Tuesday 25 August 2009

The Other Hand (Chris Cleave)

--The blurb--
"We don't want to tell you too much about this book. It is a truly special story and we don't want to spoil it. Nevertheless, you need to know something, so we will just say this:

It is extremely funny, but the African beach scene is horrific.

The story starts there, but the book doesn't.

And it's what happens afterwards that is most important.

Once you have read it, you'll want to tell everyone about it. When you do, please don't tell them what happens either. The magic is in how it unfolds."

--The review--
Subtle titles and subversive blurbs are sure ways to draw readers in, and luckily for Chris Cleave, his book has both. The title is ambiguous and intriguing, while the blurb equally serves as an unusual hook to grab potential readers. However, these perceptions are perhaps purely British: The Other Hand was published as Little Bee in the US, putting the main character centre stage. Is this because the Americans don't do subtlety? Or is it a cleverer 'revival' strategy whereby publishers are trying to get names-as-titles back in fashion (though I somehow doubt it)?

In any case, Chris Cleave is certainly one to watch. The novel is essentially pro-immigration, but the characters (especially the principal character, Little Bee) are well-crafted, incisive, witty, intelligent, touching and humorous. They are also well-contrasted, successfully creating the effect of collision between two vastly separate worlds: Little Bee could not be more different from those who end up protecting her. The events of the novel, on one scale, seem slightly improbable, but one has a scary feeling that they are closer to the truth than many of us can ever know. Cleave's work drags readers out of their usual 'out of sight, out of mind' mentality and forces us to differently consider those around us, their backgrounds, and what they might be doing here. Whether this was Cleave's main aim, or whether he was not trying to be as didactic as that, is subsidiary. Even if he is pro-immigration, by the end of the novel we don't really care - our interest in and feeling for the characters is chiefly a human interest rather than a political or racial one.

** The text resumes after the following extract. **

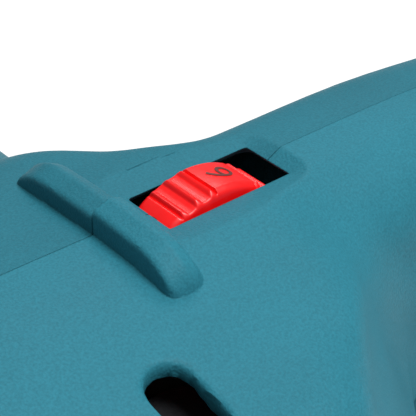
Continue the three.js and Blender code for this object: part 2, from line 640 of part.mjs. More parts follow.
// Radial fan between the stator and the belt side.
function fan() {
  const disc = cut(rodY(0, 0, 27, 26, 28, 30), rodY(0, 0, 3, 20, 40, 12));
  const blades = Array.from({ length: 10 }, (_, i) =>
    block([-0.8, 27.5, 11], [0.8, 37, 26.5]).rotate([0, i * 36, 0]),
  );
  return cut(join(disc, rodY(0, 0, 8, 26, 36, 20), ...blades), rodY(0, 0, MOTOR.shaftR + GAP, 0, 60, 16));
}

function driveBelt() {
  const inner = GAP;
  const outline = (grow) =>
    beltOutline(0, CUTTER.z, BELT.drumPulleyR + grow, MOTOR.x, MOTOR.z, BELT.motorPulleyR + grow);
  const loop = cut(
    sideExtrude(outline(inner + BELT.thick), BELT.near + 0.5, BELT.far - 0.5, 14),
    sideExtrude(outline(inner), BELT.near - 2, BELT.far + 2, 14),
  );
  add("drive_belt", loop, rubber);
}

// ---------------------------------------------------------------- controls in the handle
function controls() {
  const dial = groupAt(DIAL.x, 0, DIAL.z);
  const wheel = turnedY([
    [0, -DIAL.halfWidth], [DIAL.r - 1, -DIAL.halfWidth], [DIAL.r - 0.6, -DIAL.halfWidth + 0.6], [DIAL.r - 0.6, DIAL.halfWidth - 0.6],
    [DIAL.r - 1, DIAL.halfWidth], [0, DIAL.halfWidth],
  ], 36);
  add("speed_dial", join(wheel, rodY(0, 0, DIAL.stubR, -13, 8, 16)), red, dial);
  const module = cut(block([-9, -15, -12], [9, -DIAL.halfWidth - 0.8, 9]), rodY(0, 0, DIAL.stubR + GAP, -20, 0, 16));
  add("speed_control_module", module, black, dial);

  const lever = new THREE.Shape();
  lever.moveTo(-1, 128.5);
  lever.lineTo(-33, 128.5);
  lever.lineTo(-33, 119);
  lever.quadraticCurveTo(-22, 110, -14, 111);
  lever.quadraticCurveTo(-5, 113, -1, 124);
  const trigger = groupAt(TRIGGER_PIVOT.x, 0, 0);
  add("trigger", cut(sideExtrude(lever, -8.8, 8.8), block([-24, -5, 121], [-14, 5, 140])), red, trigger);
  add("power_switch", block([-124, -8, 133], [-84, 7, 147.5]), black);
  const button = rodY(LOCK.x, LOCK.z, LOCK.r, LOCK.inner, LOCK.outer, 20);
  const flange = rodY(LOCK.x, LOCK.z, LOCK.flangeR, LOCK.inner, LOCK.inner + 2, 20);
  add("lock_button", join(button, flange), black);
  const gland = join(rodX(-186, -170, 76, 7.1), rodX(-176, -174, 76, 9.5));
  add("cable_gland", cut(gland, rodX(-190, -160, 76, 3.8)), rubber);
}

// ---------------------------------------------------------------- chip outlet
function chipOutlet() {
  const pipe = rodY(OUTLET.x, OUTLET.z, OUTLET.r, OUTLET.end, FRAME.right - GAP, 32);
  const flange = block([OUTLET.x - 22, FRAME.right - 3.5, 14.5], [OUTLET.x + 20, FRAME.right - GAP, 50]);
  add("chip_outlet", cut(join(pipe, flange), rodY(OUTLET.x, OUTLET.z, OUTLET.boreR, -90, -20, 32)), black);
}

shells();
beltCover();
baseFrame();
rearShoe();
depthAdjustment();
cutter();
motor();
driveBelt();
controls();
chipOutlet();

export default planer;
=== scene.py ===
"""Looks of the electric hand planer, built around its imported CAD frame.

Shapes are worked out in millimetres in the tool's own frame: x = 0 at the cutter axis, y = 0 on the
housing's parting plane, z = 0 at the sole, +X the planing direction and +Y the operator's left.
to_row() moves them into the row frame, in metres.
"""

import math

import bmesh
import bpy
import numpy as np
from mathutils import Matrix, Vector
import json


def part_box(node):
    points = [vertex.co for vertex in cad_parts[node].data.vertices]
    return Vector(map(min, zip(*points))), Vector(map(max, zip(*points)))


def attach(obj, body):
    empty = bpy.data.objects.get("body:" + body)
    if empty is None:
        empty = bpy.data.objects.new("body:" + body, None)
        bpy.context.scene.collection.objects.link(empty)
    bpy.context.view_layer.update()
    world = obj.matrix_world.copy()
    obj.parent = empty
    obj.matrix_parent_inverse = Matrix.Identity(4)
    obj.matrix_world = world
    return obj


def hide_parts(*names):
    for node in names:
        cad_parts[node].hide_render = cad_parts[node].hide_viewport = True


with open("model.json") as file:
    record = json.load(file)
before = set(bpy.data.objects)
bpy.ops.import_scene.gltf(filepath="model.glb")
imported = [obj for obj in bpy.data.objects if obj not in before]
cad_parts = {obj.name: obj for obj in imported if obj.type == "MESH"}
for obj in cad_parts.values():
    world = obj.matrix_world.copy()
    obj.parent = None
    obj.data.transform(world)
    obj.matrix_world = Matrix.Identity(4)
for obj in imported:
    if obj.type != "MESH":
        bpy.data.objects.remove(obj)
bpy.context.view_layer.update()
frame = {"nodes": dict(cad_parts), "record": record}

MM = 0.001

# ---------------------------------------------------------------- driving dimensions, in millimetres
WALL = 3.0
SEAM = 0.12  # half of the gap between the two housing halves
TOP = 160.0
HALF_STEP = 0.2  # the right half sits this much lower than the left
CROWN_R = 94.0

DIAL_X = -44.1
DIAL_Z = 143.8
DIAL_R = 16.5
DIAL_LEFT = 4.6
DIAL_RIGHT = -5.2

WINDOW_FRONT = -32.8
WINDOW_REAR = -58.5
WINDOW_HALF_WIDTH = 5.6
RIM_Z = 158.1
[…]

Cleave also has the ever-rarer quality of being a contemporary writer who is able to write sublimely, both in terms of expression and style and in terms of grammar. Even many of the excellent young authors out there today, such as Marie Phillips (author of Gods Behaving Badly, which is possibly one of the most enjoyable books of the past couple of years), have been known to make appalling grammatical errors. My main fear when I see teachers and writers making such mistakes is that such errors will pass into the public consciousness to become correct, because people trust these people to be right - even when they are wrong. Cleave, thankfully, is not among this particular conglomerate, and is consequently able to shine above others, with his subversive and unusual humour and way of thinking only serving to draw the reader in further.